Другой обед, устроенный Моне, не был столь успешным. На этот раз Поль был в одной из самых своих ужасных фаз. Присутствовали Ренуар, Сислей и несколько других близких друзей, и Моне надеялся, что удастся подбодрить его атмосферой дружбы и доверительности, которой так не хватало Сезанну. Для начала Моне решил создать настроение маленькой речью. «Мы все собрались здесь, и мы все счастливы воспользоваться случаем и сказать тебе, как мы все тебя любим и сколь глубоко мы чтим твое искусство и восхищаемся им». Поль остановился перед ним в оцепенении и произнес дрожащим от отчаяния голосом: «И ты тоже делаешь из меня посмешище».
Он схватил свое пальто и выбежал вон. Из Живерни Поль убрался столь стремительно, что даже оставил в гостинице несколько незаконченных полотен, которые Моне потом сложил вместе и отправил ему в Экс.
Представляется весьма интересным, что Сезанн смеялся антиклерикальным и антирелигиозным выпадам и шуточкам Клемансо, но в то же время они пугали его. «Это все потому, что я слишком слаб. А Клемансо не сможет защитить меня, только церковь сможет». Клемансо со своим подшучиванием и авторитарным тоном должен был напомнить Полю Луи-Огюста.

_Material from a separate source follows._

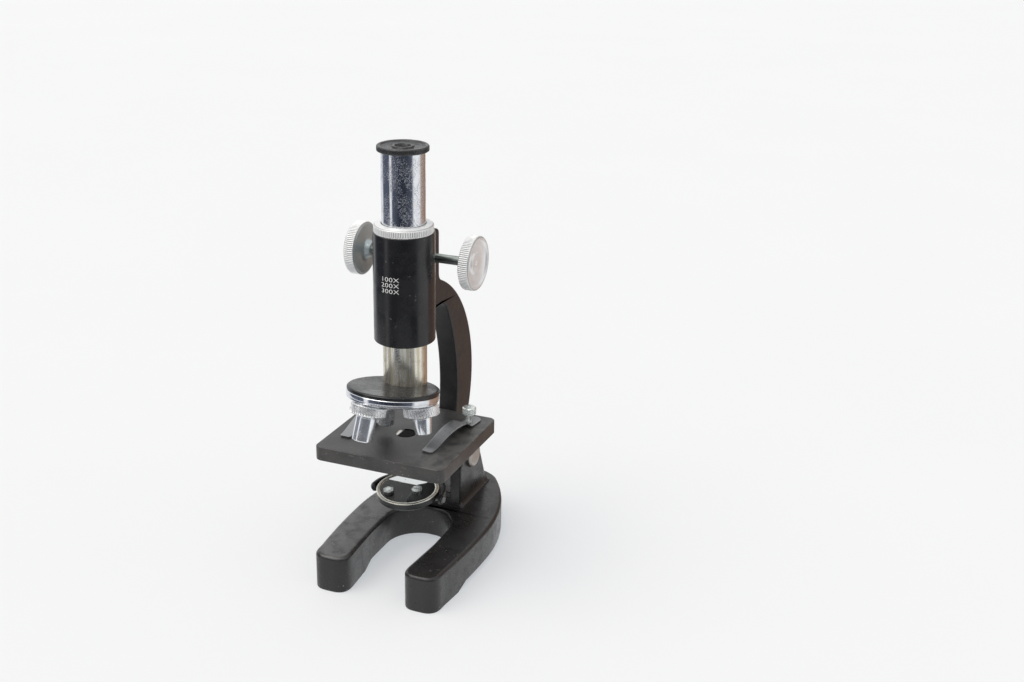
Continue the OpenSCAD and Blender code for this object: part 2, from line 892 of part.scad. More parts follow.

В конце этого года, вероятно, в декабре, он написал Мирбо благодарственное письмо за «недавние знаки симпатии». Мирбо опубликовал в «Эко де Пари» от 13 февраля статью о Танги, а 25 декабря — о наследстве Кайботта, где он упоминал Поля. Сезанн просил Мирбо свести его с торговцем, после смерти Танги понадобился кто-то, кто бы мог показывать его работы в Париже. Писсарро подбивал Воллара заняться делами Поля.
В этом году произошло еще одно событие, которое вновь остро поставило вопрос об импрессионистах. Вокруг дара Кайботта разыгрались споры. В завещании говорилось о том, что все картины должны быть вместе повешены в Люксембург, в противном случае ни одна из вещей не будет принадлежать государству. Директор музея после долгого сопротивления и попыток учинить всякие ограничения подписал наконец акт приемки с оговоркой об исключении некоторых произведений. Душеприказчики были вынуждены согласиться с этим, хотя такой поворот нарушал прямую волю Кайботта. Потоки красноречия тратились на то, чтобы доказать необходимость спасения музея, в котором ранее хранились произведения настоящего чистого искусства, от загрязнения дурными поделками. Молодые люди, вещала администрация, которые приходят в Люксембург учиться на образцах, отвернутся тогда от серьезных работ. В Институте, в Сенате, в прессе гремели громы по поводу «навозной кучи — этой выставки, которая бесчестит французское искусство прямо в национальном музее». Но как ни странно, Поль не был выбран в качестве мишени для поношения, и две его работы вошли в музей Люксембург в 1895 году.
В апреле 1894 года «Журналь дез Ар» провел опрос среди ведущих художников и критиков. Жером был в ярости. «Мы живем в столетие упадка и слабоумия». В современном искусстве он усматривал связь с политическим протестом. «Они все сумасшедшие и анархисты! Уверяю вас, что все эти мазилки похожи на тех, что малюют собственным дерьмом у доктора Бланша». (Бланш был психиатром.) В помещении коллекции импрессионистов в Люксембург Жером усматривал «конец Франции как нации». Ему вторил Бенжамен Констан: «Эти картины — откровенная анархия». Портретист Ж. Феррье попросту считал, что все эти художники пробрались в музей с заднего входа. Однако другие из опрошенных были помягче. Т. Родер-Флери в картинах импрессионистов усматривал серьезные эксперименты. «Тот день, когда к этим экспериментам примкнет человек с чистым гением и хорошим образованием, возможно, явится днем возникновения нового искусства». Писатель Жип заявил, что он любит импрессионистов. «Они все живые люди, в их работах можно уловить прекрасную солнечную атмосферу». Широкий интерес, который вызвали импрессионисты, отчасти можно объяснить тем, что за их картины, в отличие от работ академиков, не надо было платить огромные суммы денег. В 1886 году Бугро, например, получил за свои работы 100 500 франков, в следующем году за одну картину Мейсонье, «Фридланд», было заплачено 336 тысяч франков. Вся сумма, заплаченная на распродаже собрания Танги, укладывалась в 14 621 франк, один лишь Моне шел за приличную сумму в 3 тысячи.